In the concrete immediacy of this moment in my life, reading this, Christ has come to me, disguised as my life, and in fact He has taken off His clothes so as to be as close to me as possible. There is nothing now between me and Him. Every breath, I breath Him into my lungs. An inadvertent inconvenience, or painful encounter, or smile from a stranger, are all little nudges that remind me of how close He is.
This is the Truth of our lives!
Let me just say that there is no link between sensuality and spirituality...not concerning Jesus! To even think so is to put upon the righteous, blameless, perfect Christ, that although He became human, a very ugly human face. He is not perverse. To even portray that there is any sex or any intimate touching shows just how much people put their corrupted sensualities on Jesus.
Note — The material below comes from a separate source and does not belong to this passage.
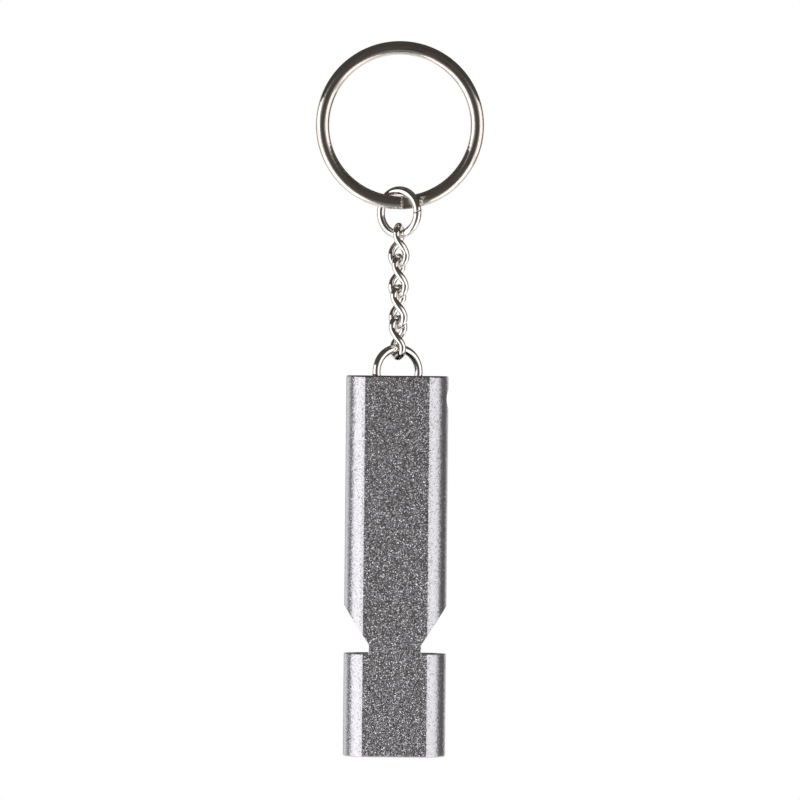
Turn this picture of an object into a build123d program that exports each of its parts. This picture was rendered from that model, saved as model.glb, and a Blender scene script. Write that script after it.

That is wrong. Return to the God of the Bible and learn of Him.
Anonymous, there is 2 natures of Christ divine and human, our invisible soul is feminine in both male and female and she is a bride of invisible divine nature of Christ which is masculine. And as a person with gender male or female, if God will allow it to you, you can enter in marriage with human nature of Jesus and it can be homosexual if you are men.